At first firmly believing wholeheartedly in Zachary’s innocence, Christine volunteers to help his grumpy lawyer Griff build his defense for his client. Readers will be forced to suspend their disbelief as she visits the crime scene, views crime scene photos and questions witnesses. Her untrained eye spots evidence that seasoned detectives have managed to overlook and she grows more certain that Zachary is innocent until she catches him in a few lies. Her interview with his boss leaves her questioning her judgment of Jeffcoat and she starts to wonder if he is, in fact, guilty of the crimes. Dismayed and distracted by this newfound knowledge, Christine inadvertently puts herself and her unborn baby in harm’s way which leads to a pulse-pounding and dramatic conclusion.
Despite a few problems with the more unrealistic aspects of the storyline, Most Wanted is an interesting mystery that raises thought-provoking issues about sperm banks and lack of psychological testing for sperm donors.
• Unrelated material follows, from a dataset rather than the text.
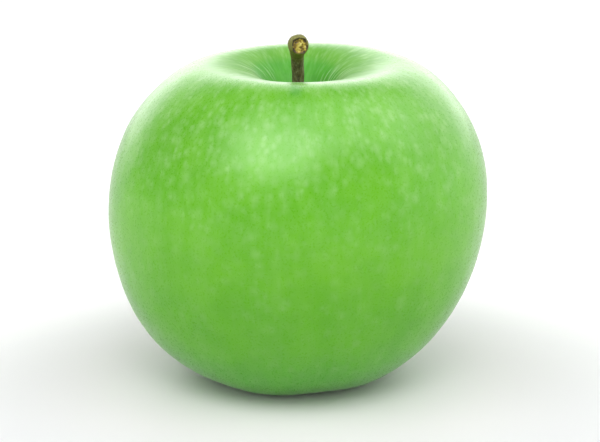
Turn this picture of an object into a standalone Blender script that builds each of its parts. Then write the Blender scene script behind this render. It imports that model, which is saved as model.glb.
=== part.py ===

The characters are fairly well-developed although not all of them are particularly likable. Lisa Scottoline does a brilliant job keeping readers guessing the truth about Zachary Jeffcoat’s guilt or innocence but it is a jaw-dropping revelation late in the novel that will truly stun readers.
All in all, an imaginative mystery with an unusual storyline that I enjoyed and recommend to fans of the genre.